動作監視の機能を提供していないクラスタソフトもあります。また,JP1/IM - Managerの障害時にフェールオーバーする必要がない場合,この機能は登録しません。

  • 動作監視の結果判定

    各戻り値の判定方法を次に示します。

    戻り値=0 (すべて動作)

    JP1/IM - Managerは正常に動作しています。

    戻り値=1 (エラー)

    回復不能なエラーが発生しました。異常と判定してください。

    注意

    共有ディスクがオフラインの待機系サーバでjco_spmd_statusコマンドを実行すると,共有ディスクがないため戻り値が1になります。

    戻り値=4 (一部停止)

    JP1/IM - Managerの一部のプロセスが,何らかの問題によって停止しています。異常と判定してください。

    戻り値=8 (すべて停止)

    JP1/IM - Managerのプロセスが何らかの問題によって停止しています。異常と判定してください。

    戻り値=12 (リトライ可能エラー)

    jco_spmd_statusコマンドによる動作状態の確認中に,リトライによって復旧可能なエラーが発生しました。一定回数を限度に,動作状態の確認をリトライしてください。

IMデータベースの稼働状態の確認※2

IMデータベースが正常に稼働しているかどうかを確認します。

  • 使用するコマンド

    「jimdbstatus -h 論理ホスト名

稼働状態は,jimdbstatusコマンドの戻り値によって判定します。

  • 稼働状態の結果判定

    各戻り値の判定方法を次に示します。

    戻り値=0:稼働中

    戻り値=1:jimdbstatusコマンドが異常終了

    戻り値=4:起動・停止処理中

    戻り値=8:停止中(IMデータベースが再起動中断状態であり,不安定な状態)
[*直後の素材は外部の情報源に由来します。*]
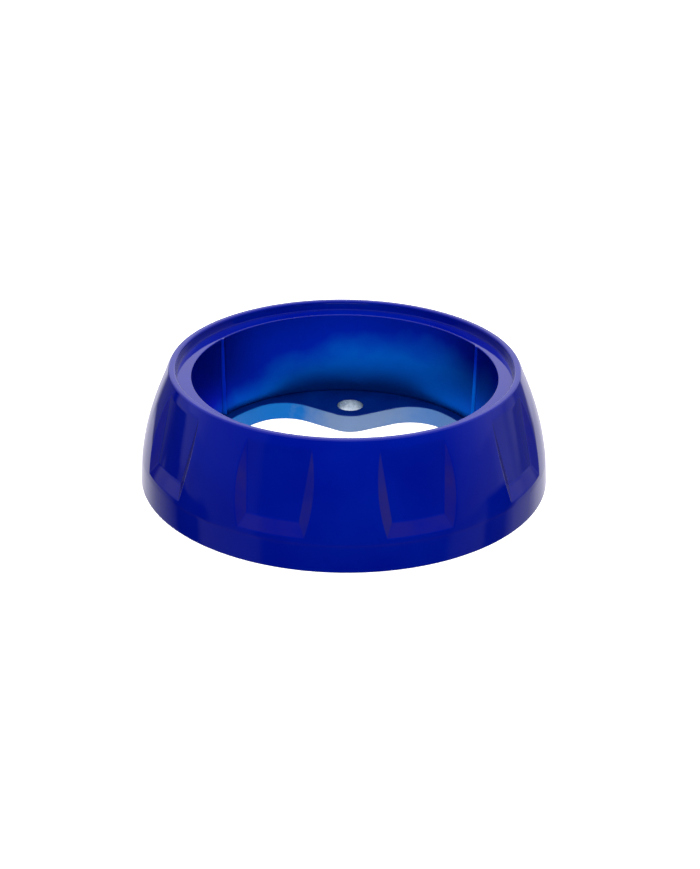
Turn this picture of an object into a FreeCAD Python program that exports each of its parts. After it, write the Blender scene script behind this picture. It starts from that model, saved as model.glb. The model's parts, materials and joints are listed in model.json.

    戻り値=12:停止中(正常に停止された状態)

    戻り値=20:組み込みHiRDBが未セットアップの状態

    戻り値1,4がリトライ対象の値となります。また,戻り値8以降はエラーで,フェールオーバー対象となります。

強制停止

JP1/IM - Managerを強制的に停止し,使用中のリソースを解放します。

  • 使用するコマンド

    「jco_killall.cluster 論理ホスト名

jco_killall.clusterコマンドを実行すると,JP1/IM - Managerの終了処理を一切行わずに,各プロセスを強制的に停止します。

注意

強制停止をする前に,停止コマンドによってJP1/IM - Managerを停止してください。

注※1

動作確認に関するJP1の動作について,ここで説明しているUNIXの場合と,Windowsの場合は,使用するコマンドは同じですが動作は異なりますので注意してください。

Windowsの場合は,Windowsのサービス制御との関連によって,UNIXの場合とは動作が異なります。Windowsでは,プロセスの一部が停止すると,JP1のプロセス管理が自動的にすべての各プロセスを停止して,サービスを停止状態にします。サービスの停止によって異常と判定するか,jco_spmd_statusコマンドなどの戻り値が8になるのを待ってから異常と判定してください。

注※2

IMデータベースを使用している場合に実行します。

メモ

JP1の再起動について

クラスタ運用のJP1の障害を検知した場合に,待機系サーバにフェールオーバーする前に,同じサーバでJP1を再起動して回復を試みる場合があります。

この場合は,JP1のプロセス管理による再起動を使用しないでください。

クラスタソフトはJP1の障害検知後に再起動を試みるため,障害の内容によってはJP1の再起動機能が影響を受け,正常に動作できない可能性があります。より確実に再起動を行うために,クラスタソフトからの制御でJP1を再起動してください。